10. The cell switching device according to claim 1, wherein

said call controlling means performs the overbooking bandwidth control only for a connection in the direction from a server service side to a client side when a fixed rate connection of a server-client type is established.

11. A cell switching device for switching a fixed-length cell, and for controlling a fixed rate connection, comprising:

said fixed rate bandwidth setting means and said use state setting means are arranged for a corresponding capability part for switching or concentration-multiplexing the cell within the cell switching device;

said call controlling means performs the overbooking bandwidth control for the corresponding capability part while referencing said fixed rate bandwidth setting means and said use state setting means, which are arranged for the corresponding capability part; and

the fixed rate bandwidth information set in said fixed rate bandwidth setting means is varied according to a change information of a use rate of the fixed rate connection, which depends on a time zone.

12. A cell switching device for switching a fixed-length cell, and for controlling a fixed rate connection, comprising:

said call controlling means attempts to broaden the bandwidth that the fixed rate connection can occupy based on a bandwidth state of the fixed rate connection controlled in other capability part within the cell switching device, if the bandwidth that the fixed rate connection currently uses covers the bandwidth that the fixed rate connection can occupy, when performing the overbooking bandwidth control.

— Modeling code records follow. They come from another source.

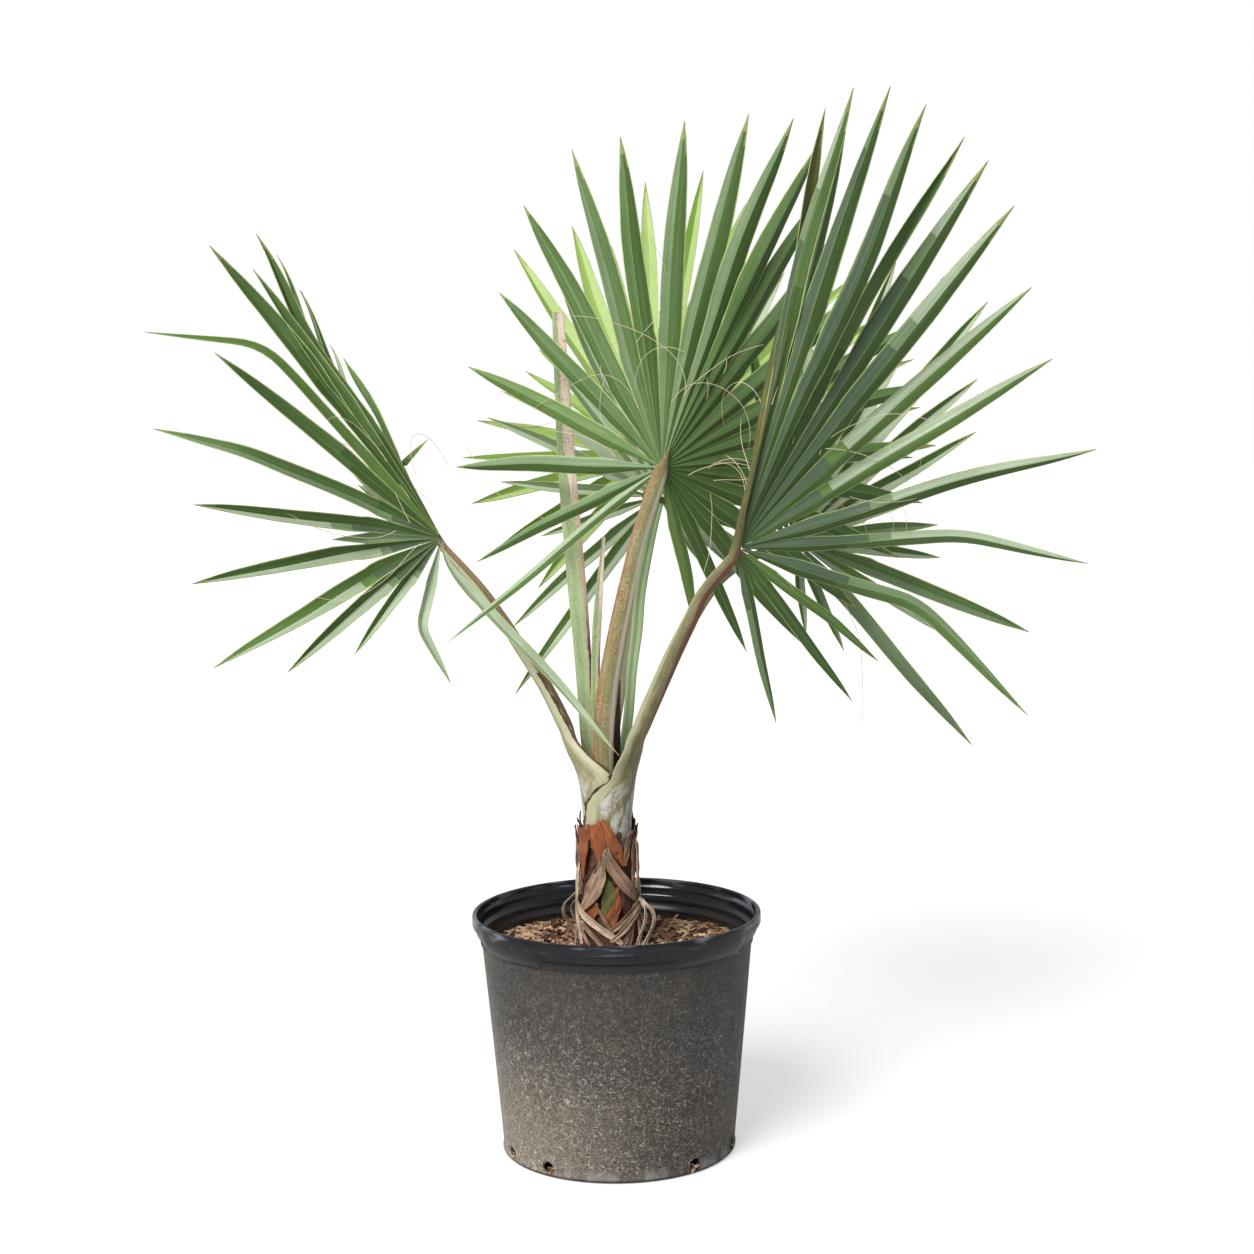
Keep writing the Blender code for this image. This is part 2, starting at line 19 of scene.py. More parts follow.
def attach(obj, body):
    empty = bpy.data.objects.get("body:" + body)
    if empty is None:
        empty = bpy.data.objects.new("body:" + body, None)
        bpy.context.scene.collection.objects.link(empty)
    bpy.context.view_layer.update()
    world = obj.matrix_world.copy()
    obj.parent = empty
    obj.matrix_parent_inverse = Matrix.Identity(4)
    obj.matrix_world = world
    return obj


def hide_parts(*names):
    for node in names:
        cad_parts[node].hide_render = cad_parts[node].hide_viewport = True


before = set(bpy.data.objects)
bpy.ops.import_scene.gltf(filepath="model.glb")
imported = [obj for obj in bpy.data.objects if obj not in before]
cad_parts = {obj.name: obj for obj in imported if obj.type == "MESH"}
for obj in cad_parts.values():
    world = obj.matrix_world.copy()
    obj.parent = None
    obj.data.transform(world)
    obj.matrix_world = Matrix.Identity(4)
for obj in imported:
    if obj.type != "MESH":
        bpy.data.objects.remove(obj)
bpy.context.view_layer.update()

# %% [markdown]
# ## Nodes in few words
# Every finish is built from shader nodes.  Placed one by one they take many
# lines, so a small class adds a node, feeds its inputs and returns the output
# that matters.  An input is a number, a colour or another node's output, and
# colours are in thousandths, so that 250 is a quarter of full light.

# %% Node tools
class Nodes:
    """Adds nodes to one tree."""

    def __init__(self, tree):
        self.tree = tree

    def feed(self, node, inputs):
        for label, value in inputs.items():
            socket = node.inputs[label]
            if isinstance(value, bpy.types.NodeSocket):
                self.tree.links.new(value, socket)
            elif socket.type == "RGBA":
                socket.default_value = (*(part / 1000 for part in value), 1)
            else:
                socket.default_value = value

    def add(self, kind, inputs, out=0, **settings):
        node = self.tree.nodes.new("ShaderNode" + kind)
        for name, value in settings.items():
            setattr(node, name, value)
        self.feed(node, inputs)
        return node.outputs if out is None else node.outputs[out]

    def maths(self, operation, a, b=0):
        return self.add("Math", {0: a, 1: b}, operation=operation)

    def times(self, a, b):
        return self.maths("MULTIPLY", a, b)

    def plus(self, a, b):
        return self.maths("ADD", a, b)

    def less(self, a, b):
        return self.maths("SUBTRACT", a, b)

    def ramp(self, value, low, high, to=(0, 1)):
        """A soft step from to[0] at low to to[1] at high."""
        return self.add("MapRange", {"Value": value, "From Min": low, "From Max": high,
                                     "To Min": to[0], "To Max": to[1]}, "Result",
                        interpolation_type="SMOOTHSTEP")

    def mix(self, share, a, b):
        return self.add("Mix", {0: share, 6: a, 7: b}, 2, data_type="RGBA")

    def noise(self, place, scale, detail=3, rough=.55, warp=0):
        return self.add("TexNoise", {"Vector": place, "Scale": scale, "Detail": detail,
                                     "Roughness": rough, "Distortion": warp}, "Fac")

    def parts(self, vector):
        return self.add("SeparateXYZ", {0: vector}, None)

    def vector(self, *parts):
        return self.add("CombineXYZ", dict(enumerate(parts)))

    def solid(self):
        return self.add("TexCoord", {}, "Object")


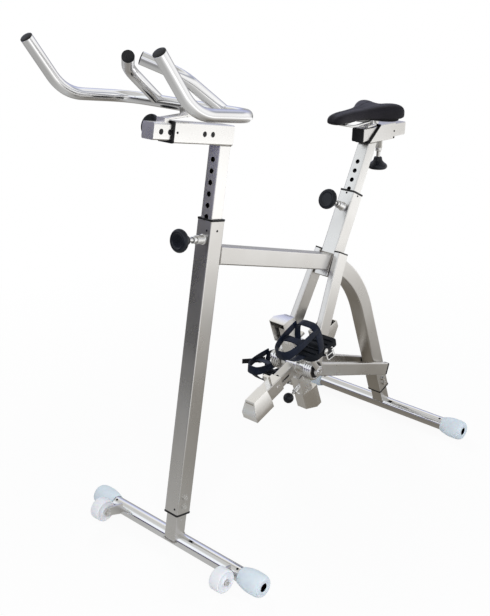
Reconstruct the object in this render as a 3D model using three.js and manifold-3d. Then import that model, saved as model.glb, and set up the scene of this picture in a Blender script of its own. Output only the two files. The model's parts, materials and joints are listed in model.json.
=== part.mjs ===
// Aqua bike in millimetres: +Z up, front of the bike towards -X, rider's left towards -Y.
// Drawn with X = 0 on the front foot tube, then the whole group is centred at the end.

import * as THREE from 'three';
import { mergeVertices } from 'three/addons/utils/BufferGeometryUtils.js';
import Module from 'manifold-3d';

const wasm = await Module();
wasm.setup();

// Shared clearances and curve steps
const gap = 0.3;
const slideGap = 0.35;
const overrun = 6;
const cutterSize = 400;
const weldTolerance = 0.0005;
const roundSteps = 14;
const pipeSteps = 10;
const boreSteps = 8;
const cornerSteps = 2;
const hexSteps = 6;

// Square tubes
const outerSide = 50;
const outerWall = 3;
const outerCorner = 4;
const innerSide = 40;
const innerWall = 2.5;
const innerCorner = 4;
const holeRadius = 5;

// Feet
const footRadius = 21;
const footWall = 2.5;
const footHeight = 31;
const footHalfLength = 296;
const rearFootX = 991.5;
const capInnerEnd = 249;
const capOuterEnd = 325;
const capRadius = 31.6;
const capNeckRadius = 23.5;
const capEndRadius = 25;
const capBoreDepth = 48;
const capHoleRadius = 12;
const capEdge = 2;
const capProfileShares = [
  [0, 0], [0.12, 0.35], [0.3, 0.78], [0.5, 1], [0.72, 1], [0.88, 0.78], [0.96, 0.4], [1, 0],
];
const capMiddleShare = 0.5;

// Transport wheels on the front foot
const wheelRadius = 32;
const wheelWidth = 33;
const wheelEdge = 4;
const wheelY = 236;
const wheelForward = 64;
const wheelHeight = 51;
const wheelDish = 3;
const wheelHubRadius = 11;
const wheelBoltRadius = 4;
const bracketThick = 7;
const bracketTall = 24;
const bracketGap = 1;

// Bolts
const boltRadius = 4;
const boltHeadAcross = 14;
const boltHeadThick = 6;
const boltCount = 2;
const frontBoltLow = 22;
const frontBoltPitch = 25.5;
const rearBoltLow = 20.7;
const rearBoltPitch = 20.5;
const boltOffset = -2;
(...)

13. A cell switching device for switching a fixed-length cell, and for controlling a fixed rate connection, comprising:

each of cell switching devices for exchanging a signaling message about the fixed rate connection adds information for specifying whether or not the fixed rate connection undergoes the overbooking bandwidth control performed by said call controlling means, to the signaling message about the fixed rate connection, which is exchanged by each of the cell switching devices.